Clarification: $|A|$ is the determinant of the square matrix $A$ .

Prasun Biswas - 6 years ago

I did not do the problem the way you assume.

By Gaussian elimination, the matrix fails to be invertible if there is a row of zeros or the two rows are equal. This will always be the case if there are zero, one or four 1s, and it will never be the case if there are three 1s. The case of two 1s is then quickly analysed.

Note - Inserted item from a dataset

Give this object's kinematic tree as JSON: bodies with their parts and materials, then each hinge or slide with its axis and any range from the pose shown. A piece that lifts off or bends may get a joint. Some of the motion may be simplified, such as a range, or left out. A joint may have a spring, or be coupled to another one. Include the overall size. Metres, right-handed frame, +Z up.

Marilyn Bretscher - 6 years ago

Fair enough. :)

Prasun Biswas - 6 years ago

Ron Sperber
May 27, 2015

The first row can be anything other than 2 zeros, so there are 3 choices for the first row. Once we know the first row, the second row cannot be 2 zeros, nor can it be the same as the first row, but the other 2 possibilities will work. Thus, for each valid first row, there are 2 possible 2nd rows, for a total of 3x2=6 possibilities. There are 16 possible matrices, so the probability is 6/16=3/8.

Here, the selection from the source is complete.